Soixante-dix ans plus tard, quatre-vingt ans plus tard, nous avons oublié tout cela. C’est ainsi: le schéma de la guerre s’impose. Il y avait alors tant d’espoir dans le travail des Nations unies. Mais le schéma de la guerre s’est à nouveau imposé. Nous ne pouvons pas, nous ne sommes pas capables de penser à un autre modèle, parce que nous ne sommes plus habitués à penser au schéma de la paix. Il y a eu de grands personnages: Gandhi et tant d’autres, que je cite à la fin de l’encyclique Fratelli tutti, qui ont parié sur le schéma de la paix. Mais nous sommes têtus! Nous sommes têtus comme humanité. Nous aimons les guerres, l’esprit de Caïn. Ce n’est pas un hasard si, au début de la Bible, il y a ce problème: l’esprit «caïniste» de tuer au lieu de l’esprit de paix. «Père, on ne peut pas!». Je vais vous dire quelque chose de personnel: quand je suis allé à Redipuglia en 2014 et que j’ai vu les noms, j’ai pleuré. J’ai vraiment pleuré, d’amertume. Puis, un an ou deux plus tard, le jour des morts, je suis allé célébrer à Anzio et là aussi, j’ai vu les noms des jeunes qui étaient tombés lors du débarquement d’Anzio: il y avait les noms, tous des jeunes. Et j’ai pleuré là aussi. Vraiment. Je ne comprenais pas. Il faut pleurer sur les tombes. Je respecte, parce qu’il y a un problème politique, mais lors-qu’il y a eu la commémoration du débarquement en Normandie, les chefs de gouvernement se sont réunis pour le commémorer. Mais je ne me souviens pas que l’un d’entre eux ait parlé des 30.000 jeunes soldats qui sont restés sur les plages. On ouvrait les chalands de débarquement, ils sortaient, et étaient mitraillés là, sur les plages. La jeunesse n’a-t-elle pas d’importance? Cela me fait réfléchir et m’attriste. J’éprouve de la douleur en pensant à ce qui se passe aujourd’hui. Nous n’apprenons pas. Que le Seigneur ait pitié de nous, de nous tous. Nous sommes tous coupables!

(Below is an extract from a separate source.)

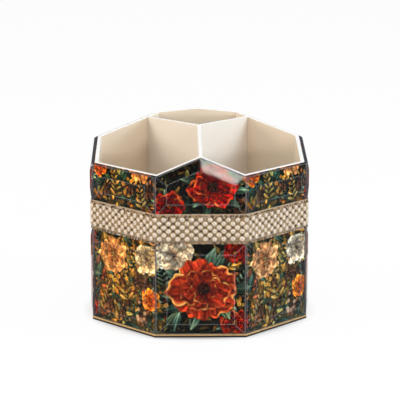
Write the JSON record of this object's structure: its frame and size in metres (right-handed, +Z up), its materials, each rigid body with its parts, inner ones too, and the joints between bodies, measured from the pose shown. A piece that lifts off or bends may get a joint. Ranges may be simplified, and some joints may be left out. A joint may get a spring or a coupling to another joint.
{
  "type": "rotating makeup brush holder",
  "caption": "Octagonal revolving holder for makeup brushes, clad in bevelled glass over a floral print with a pearl belt, with upright compartments.",
  "frame": {"origin": "on the table, under the axis it turns about", "axes": "+Z up along the turning axis, -Y towards the gabled front face, +X to the right seen from the front"},
  "size_m": [0.1516, 0.1516, 0.1331],
  "materials": {
    "white_board": "ivory-white lacquered fibreboard",
    "bevelled_glass": "clear polished glass with ground bevels",
    "floor_felt": "cream felt",
    "floral_print": "dark painterly floral print, satin",
    "lead_trim": "dull grey metal-effect seam",
    "gold_trim": "antique gold edging",
    "gold_mesh": "gold thread mesh",
    "gold_lace": "gold lace braid",
    "pearl": "pearlescent ivory",
    "race_steel": "zinc-plated pressed steel",
    "screw_steel": "zinc-plated steel",
    "nylon": "natural nylon",
    "ball_steel": "polished hardened steel",
    "black_base": "fine-textured black",
    "foot_rubber": "soft black rubber"
  },
  "bodies": {
    "base": {"base_disc": "black_base", "rubber_feet": "foot_rubber", "lower_race": "race_steel", "lower_race_screws": "screw_steel", "spindle": "screw_steel", "spindle_washer": "screw_steel", "spindle_nut": "screw_steel"},
    "ball_ring": {"ball_cage": "nylon", "bearing_balls": "ball_steel"},
    "caddy": {"wall_front": "white_board", "upper_glass_front": "bevelled_glass", "lower_glass_front": "bevelled_glass", "wall_front_right": "white_board", "upper_glass_front_right": "bevelled_glass", "lower_glass_front_right": "bevelled_glass", "wall_right": "white_board", "upper_glass_right": "bevelled_glass", "lower_glass_right": "bevelled_glass", "wall_rear_right": "white_board", "upper_glass_rear_right": "bevelled_glass", "lower_glass_rear_right": "bevelled_glass", "wall_rear": "white_board", "upper_glass_rear": "bevelled_glass", "lower_glass_rear": "bevelled_glass", "wall_rear_left": "white_board", "upper_glass_rear_left": "bevelled_glass", "lower_glass_rear_left": "bevelled_glass", "wall_left": "white_board", "upper_glass_left": "bevelled_glass", "lower_glass_left": "bevelled_glass", "wall_front_left": "white_board", "upper_glass_front_left": "bevelled_glass", "lower_glass_front_left": "bevelled_glass", "divider_front": "white_board", "divider_left": "white_board", "divider_right": "white_board", "floor_pad_left": "floor_felt", "floor_pad_right": "floor_felt", "floor_pad_rear": "floor_felt", "floor_board": "white_board", "print_wrap": "floral_print", "corner_beads_upper": "lead_trim", "corner_beads_lower": "lead_trim", "base_trim": "gold_trim", "belt_ribbon": "gold_mesh", "belt_lace_top": "gold_lace", "belt_lace_bottom": "gold_lace", "belt_pearls": "pearl", "upper_race": "race_steel", "upper_race_screws": "screw_steel", "pivot_bush": "nylon"}
  },
  "joints": [
    {"name": "caddy_spin", "type": "hinge", "parent": "base", "child": "caddy", "pos_m": [0, 0, 0.012], "axis": [0, 0, 1], "continuous": true},
    {"name": "ball_ring_spin", "type": "hinge", "parent": "base", "child": "ball_ring", "pos_m": [0, 0, 0.0085], "axis": [0, 0, 1], "continuous": true}
  ],
  "couplings": [
    {"joint": "ball_ring_spin", "follows": "caddy_spin", "ratio": 0.5}
  ]
}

[Matteo Bruni] Merci, Sainteté, maintenant je crois que nous n’avons plus trop de temps...
Je vous remercie beaucoup de votre travail, de l’information, merci beaucoup! Et j’espère vous revoir lors d’un prochain voyage. Merci pour votre patience, merci pour votre information. Et allons de l’avant. Merci! Bon atterrissage!